The exhibition would not be complete without less exciting, but no less important models of the elements of the anti-air defence, reconstructed with a meticulous precision: an air-raid shelter, a radar station, a ground observation post, a searchlight emplacement, a battery of anti-aircraft guns... On the galleries there is the operating room of the Fighter Command No.11 Group of Air Vice-Marshal Keith Park, as it was moved from his wartime bunker at Uxbridge. That group was one of the five groups created for the defence of the British Isles, and subordinated to the commander-in-chief of the Fighter Command at Stanmore, Air Chief Marshal Sir Hugh Dowding - the hero of the Battle of Britain. The No.11 Group was covering south-east England and London, and bore the biggest burden of the air fights. The table in the middle of the room features a big map of the English Channel. Movable blocks and arrows indicate the current position and movements of own and enemy squadrons. Along the walls there are lists of group's squadrons grouped by airfields. Numbers and letters indicate numbers and types of aircraft, and coloured lights indicate their status: taking off, approaching, engaged, coming back, landing, refuelling or resting. There is also information concerning the fuel, ammunition, weather... For short - everything a commanding officer needs to know in order to exercise his powers efficiently. This is what enabled such an efficient operation of those few fighters.

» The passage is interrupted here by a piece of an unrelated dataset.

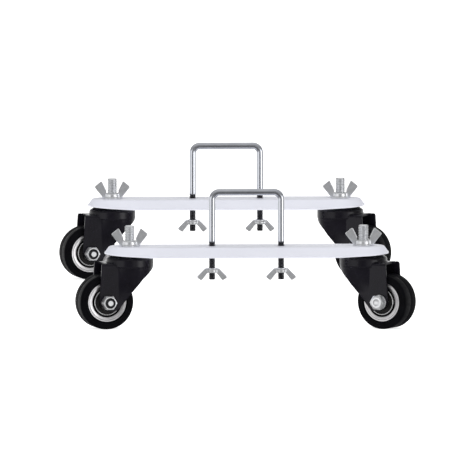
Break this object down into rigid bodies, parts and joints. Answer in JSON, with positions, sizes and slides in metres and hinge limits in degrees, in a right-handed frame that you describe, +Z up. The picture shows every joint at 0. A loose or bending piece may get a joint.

These are not the exhibits, though, which determine the immeasurable educational values of the museum. Its founders - in line with the famous Churchill's appraisal of the battle, featured right in front of the entrance: "Never before, in the field of human conflicts, so much was owed by so many to so few" - decided to emphasize the human factor, the patriotism and determination of the defenders, way less numerous than their enemy, and of many nationalities, united in the struggle with the fascist menace. There is no room in a brief article to extract, from the emotionless abundance of materials, documents and databases, a complete and thorough analysis of the human factor in the Battle of Britain. Let me just present a small summary of forces and casualties to visualize, without annoying comparisons and lectures, the scale of the human involvement in the battle:

nationality pilots killed [%]

British 1,792 334 19
Polish 141 29 21
New Zealand 94 11 12
Canadian 89 20 23
Czech and Slovak 87 7 8
Belgian 24 6 25
South African 22 9 41
Australian 21 14 67
French 13

Irish 8

other 66 10 17

Total: 2,357

total killed: 440 19
total wounded: 450
Total casualties: 890 38

The results of the 1970 war-game made the British look at many aspects of the Battle of Britain in different light. They sparked animated discussions in the media, which did not spare critical words to the people responsible for such a state of the matters in 1940 (for example The Daily Telegraph No.497 of 17 May 1974). They also became the basis for the novel Operation Sea Lion, written by Richard Cox, as well as the 1972 BBC feature film Sealion: What Might Have Been... For the needs of that film the permission was obtained to hoist the swastika flag on the Houses of the Parliament. And that was the only case that the Nazi flag waved over London as a bizarre farewell to the dreams of the world domination.